Um exercício importante a realizar é ir ao fundo de nós e ouvir o que a nossa mente tem para nos dizer. É sermos capazes de perguntar a nós mesmos a razão pela qual entramos em descrédito com algumas pessoas ou com as pessoas em geral, como acontece em muitos casos. Muitos psicólogos relatam que, em consulta, são muitos os pacientes que se dizem sem amigos e sem esperança de iniciarem novas relações sejam elas de amor ou de amizade. Tal acontece porque «as pessoas foram acumulando as marcas do tempo, as feridas das deceções e, por não identificarem esses pontos, acabam por desistir das relações». Mas, «não podemos isolar-nos do mundo. O ser humano é social e precisa de viver relações de maior e de menor intimidade com os outros». Para isso, precisa de curar essas feridas, reforçam os especialistas.
 
Muitas vezes, o ato de desabafar com um amigo aquilo que sofreu com outro, «apenas aumenta o mau-estar que se sente em relação a essa pessoa». É preferível dialogar connosco próprios e, de forma isenta, chegar ao fundo das questões. Qual a razão pela qual me desiludi com aquela pessoa?, Porque tive expetativas tão elevadas que quase fiz um “endeusamento” daquela pessoa? Perante estas questões, vamos perceber que também não fizemos tudo da forma mais correta e que, o outro também não consegue corresponder àquilo que esperamos dele. Ao mesmo tempo, percebemos que, nós também não somos perfeitos e que também erramos, seja nas expetativas, seja nos excessos de atenção e de exigência, por isso, temos de encetar novas relações, mas com a aprendizagem adquirida nas anteriores.
 
Se encararmos as relações com mais simplicidade e naturalidade, certamente que construímos o necessário desapego que nos protege. Temos de ter em mente que, uma relação não é a “tábua de salvação” para os nossos problemas, muito menos o nosso único interesse na vida. Se for um amor, terá de ser partilhado, com prudência, criatividade e alimento moderado, pois tal como numa amizade, o sentimento terá de ser livre e descontraído, pois afinal procuramos pessoas com as quais nos identifiquemos, mas não dependamos.
 
Quer isto dizer que, temos de reaprender a dar e a receber sem exigir que o outro nos devolva exatamente aquilo que lhe damos e, ao mesmo tempo, perceber que não mudamos ninguém, pelo que uma qualquer relação não se deve pautar por essa ideia falsa de que o outro terá de ser como nós.

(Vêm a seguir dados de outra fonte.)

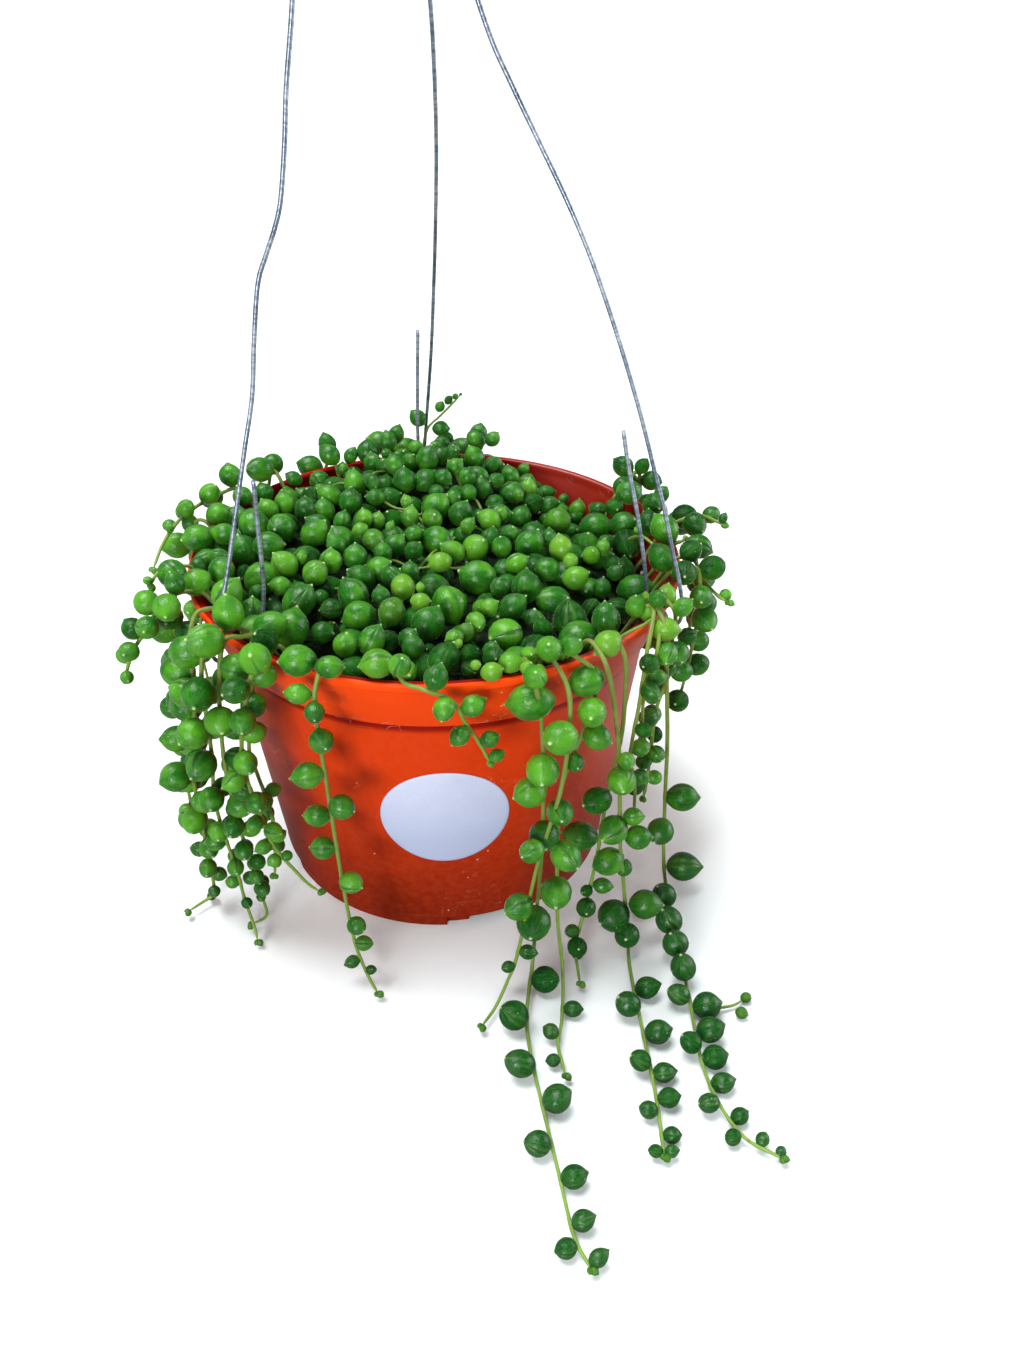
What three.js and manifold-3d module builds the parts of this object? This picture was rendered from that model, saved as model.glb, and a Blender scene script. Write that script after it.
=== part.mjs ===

Aprendemos com o que o outro nos traz de inovador e diferente, não tentando mudá-lo e colocá-lo à nossa maneira.
 
Já reparou que, nos desiludimos com as pessoas, mas que temos sempre pontos a melhorar em nós mesmos para evitar que as novas relações sejam pautadas pelos mesmos erros. Com cada relação que experimentamos devemos ter a humildade de aprender algo novo para podermos ter entusiasmo para iniciar outra experiência. Tal acontece com a amizade e com o amor. Se pararmos para pensar e analisar, vamos ver que há sempre aspetos a melhorar, há sempre pessoas diferentes com quem aprender algo novo, há sempre novas oportunidades para nos conhecermos melhor, por isso, não podemos desistir de nós mesmos, nem dos outros!
 
Caso não consiga ultrapassar este processo sozinho, procure apoio psicológico, pois acima de tudo, é a sua recuperação que está em jogo, é a importância da sua autoestima que ganha expressão e, é o voltar a confiar em si mesmo que se supera para que possa confiar em alguém. Ao tratar as feridas será capaz de acreditar mais em si mesmo e nos outros.